** TASK TO COMPLETE **
The exercise asks for every line of the data to be reproduced exactly.

** COLLECTED DATA **
- - -
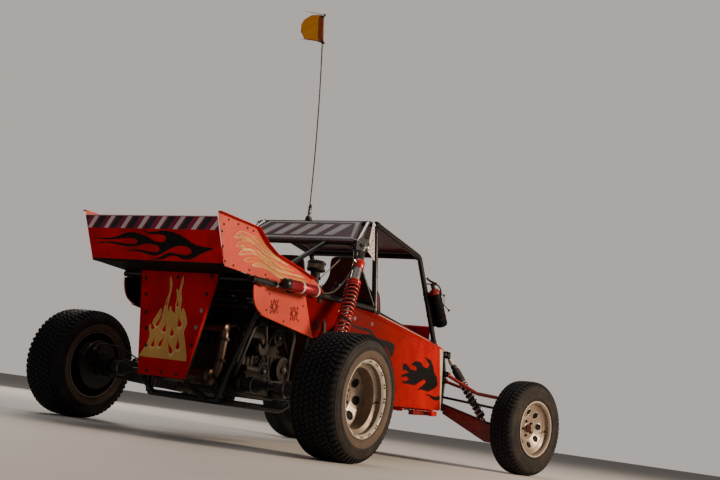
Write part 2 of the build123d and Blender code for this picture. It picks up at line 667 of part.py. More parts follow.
with BuildPart() as flag:
    with BuildSketch(Plane(origin=V(984, 236, 2912), x_dir=(-0.12, 1, 0), z_dir=(1, 0.12, 0))):
        with BuildLine():
            Polyline((-9, 14), (146, 48), (190, 88), (179, 147), (190, 176), (167, 212), (118, 230), (56, 234), (22, 226), close=True)
        make_face()
    extrude(amount=9, both=True)
save(flag.part, "flag")

with BuildPart() as fire_extinguisher:
    low, top = (1974, -560, 1008), (1799, -548, 1237)
    tube(low, top, 43)
    d = (V(*top) - V(*low)).normalized()
    for start, length, r in ((0, 26, 30), (20, 40, 14)):
        with Locations(Plane(origin=V(*top) + d * start, z_dir=d).location):
            Cylinder(r, length, align=(Align.CENTER, Align.CENTER, Align.MIN))
save(fire_extinguisher.part, "fire_extinguisher")
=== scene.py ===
import bmesh
import bpy
import math
import random
import numpy as np
from mathutils import Matrix, Vector
from mathutils.geometry import tessellate_polygon


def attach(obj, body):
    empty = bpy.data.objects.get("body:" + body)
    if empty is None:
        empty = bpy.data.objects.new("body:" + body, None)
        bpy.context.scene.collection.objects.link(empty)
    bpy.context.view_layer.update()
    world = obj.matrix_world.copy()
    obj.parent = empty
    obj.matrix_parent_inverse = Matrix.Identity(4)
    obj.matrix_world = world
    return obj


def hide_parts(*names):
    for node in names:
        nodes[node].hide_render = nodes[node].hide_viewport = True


# Finish and detail of a two-seat dune buggy. Lengths in P() are millimetres,
# x from the rear axle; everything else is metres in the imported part's frame.
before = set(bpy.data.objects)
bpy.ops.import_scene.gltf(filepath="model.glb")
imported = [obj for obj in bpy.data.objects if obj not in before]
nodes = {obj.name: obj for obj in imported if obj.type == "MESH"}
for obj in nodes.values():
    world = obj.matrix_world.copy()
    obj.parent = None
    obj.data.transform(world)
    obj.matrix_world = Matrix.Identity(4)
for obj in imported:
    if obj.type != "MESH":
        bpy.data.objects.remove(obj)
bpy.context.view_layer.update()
rnd = random.Random(7)
MID = 1161.65
SIDES = (-1, 1)
TAU = 2 * math.pi


def P(x, y, z):
    return Vector(((x - MID) / 1000, y / 1000, z / 1000))


# ------------------------------------------------------------ camera and light
CAM_POS, YAW, PITCH, ROLL, FOCAL_PX = (-4283.97, -3611.75, 224.17), 0.554300945, 0.191186593, 0.142603287, 927.772
fwd = Vector((math.cos(YAW) * math.cos(PITCH), math.sin(YAW) * math.cos(PITCH), math.sin(PITCH)))
right = fwd.cross(Vector((0, 0, 1))).normalized()
up = right.cross(fwd)
right, up = math.cos(ROLL) * right + math.sin(ROLL) * up, -math.sin(ROLL) * right + math.cos(ROLL) * up
cam = bpy.data.objects.new("camera", bpy.data.cameras.new("camera"))
bpy.context.scene.collection.objects.link(cam)
cam.data.sensor_width, cam.data.lens = 36.0, FOCAL_PX * 36 / 720
cam.data.clip_end = 200
cam.matrix_world = Matrix((
    (right.x, up.x, -fwd.x, P(*CAM_POS).x), (right.y, up.y, -fwd.y, P(*CAM_POS).y),
    (right.z, up.z, -fwd.z, P(*CAM_POS).z), (0, 0, 0, 1)))
bpy.context.scene.camera = cam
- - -
** TASK RESULT **
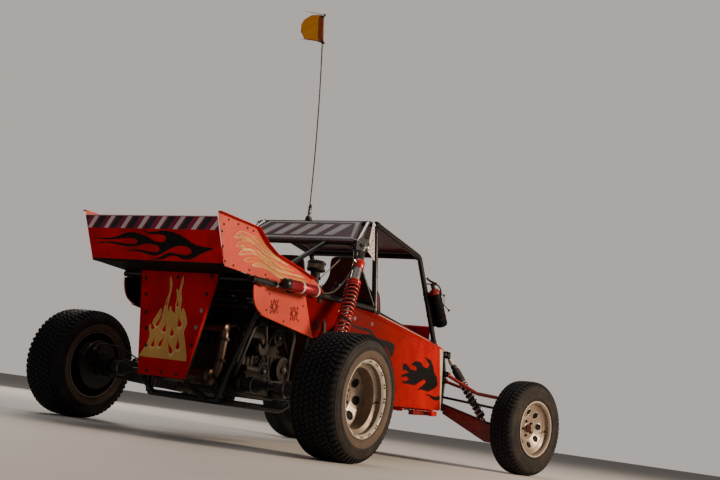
Write part 2 of the build123d and Blender code for this picture. It picks up at line 667 of part.py. More parts follow.
with BuildPart() as flag:
    with BuildSketch(Plane(origin=V(984, 236, 2912), x_dir=(-0.12, 1, 0), z_dir=(1, 0.12, 0))):
        with BuildLine():
            Polyline((-9, 14), (146, 48), (190, 88), (179, 147), (190, 176), (167, 212), (118, 230), (56, 234), (22, 226), close=True)
        make_face()
    extrude(amount=9, both=True)
save(flag.part, "flag")

with BuildPart() as fire_extinguisher:
    low, top = (1974, -560, 1008), (1799, -548, 1237)
    tube(low, top, 43)
    d = (V(*top) - V(*low)).normalized()
    for start, length, r in ((0, 26, 30), (20, 40, 14)):
        with Locations(Plane(origin=V(*top) + d * start, z_dir=d).location):
            Cylinder(r, length, align=(Align.CENTER, Align.CENTER, Align.MIN))
save(fire_extinguisher.part, "fire_extinguisher")
=== scene.py ===
import bmesh
import bpy
import math
import random
import numpy as np
from mathutils import Matrix, Vector
from mathutils.geometry import tessellate_polygon


def attach(obj, body):
    empty = bpy.data.objects.get("body:" + body)
    if empty is None:
        empty = bpy.data.objects.new("body:" + body, None)
        bpy.context.scene.collection.objects.link(empty)
    bpy.context.view_layer.update()
    world = obj.matrix_world.copy()
    obj.parent = empty
    obj.matrix_parent_inverse = Matrix.Identity(4)
    obj.matrix_world = world
    return obj


def hide_parts(*names):
    for node in names:
        nodes[node].hide_render = nodes[node].hide_viewport = True


# Finish and detail of a two-seat dune buggy. Lengths in P() are millimetres,
# x from the rear axle; everything else is metres in the imported part's frame.
before = set(bpy.data.objects)
bpy.ops.import_scene.gltf(filepath="model.glb")
imported = [obj for obj in bpy.data.objects if obj not in before]
nodes = {obj.name: obj for obj in imported if obj.type == "MESH"}
for obj in nodes.values():
    world = obj.matrix_world.copy()
    obj.parent = None
    obj.data.transform(world)
    obj.matrix_world = Matrix.Identity(4)
for obj in imported:
    if obj.type != "MESH":
        bpy.data.objects.remove(obj)
bpy.context.view_layer.update()
rnd = random.Random(7)
MID = 1161.65
SIDES = (-1, 1)
TAU = 2 * math.pi


def P(x, y, z):
    return Vector(((x - MID) / 1000, y / 1000, z / 1000))


# ------------------------------------------------------------ camera and light
CAM_POS, YAW, PITCH, ROLL, FOCAL_PX = (-4283.97, -3611.75, 224.17), 0.554300945, 0.191186593, 0.142603287, 927.772
fwd = Vector((math.cos(YAW) * math.cos(PITCH), math.sin(YAW) * math.cos(PITCH), math.sin(PITCH)))
right = fwd.cross(Vector((0, 0, 1))).normalized()
up = right.cross(fwd)
right, up = math.cos(ROLL) * right + math.sin(ROLL) * up, -math.sin(ROLL) * right + math.cos(ROLL) * up
cam = bpy.data.objects.new("camera", bpy.data.cameras.new("camera"))
bpy.context.scene.collection.objects.link(cam)
cam.data.sensor_width, cam.data.lens = 36.0, FOCAL_PX * 36 / 720
cam.data.clip_end = 200
cam.matrix_world = Matrix((
    (right.x, up.x, -fwd.x, P(*CAM_POS).x), (right.y, up.y, -fwd.y, P(*CAM_POS).y),
    (right.z, up.z, -fwd.z, P(*CAM_POS).z), (0, 0, 0, 1)))
bpy.context.scene.camera = cam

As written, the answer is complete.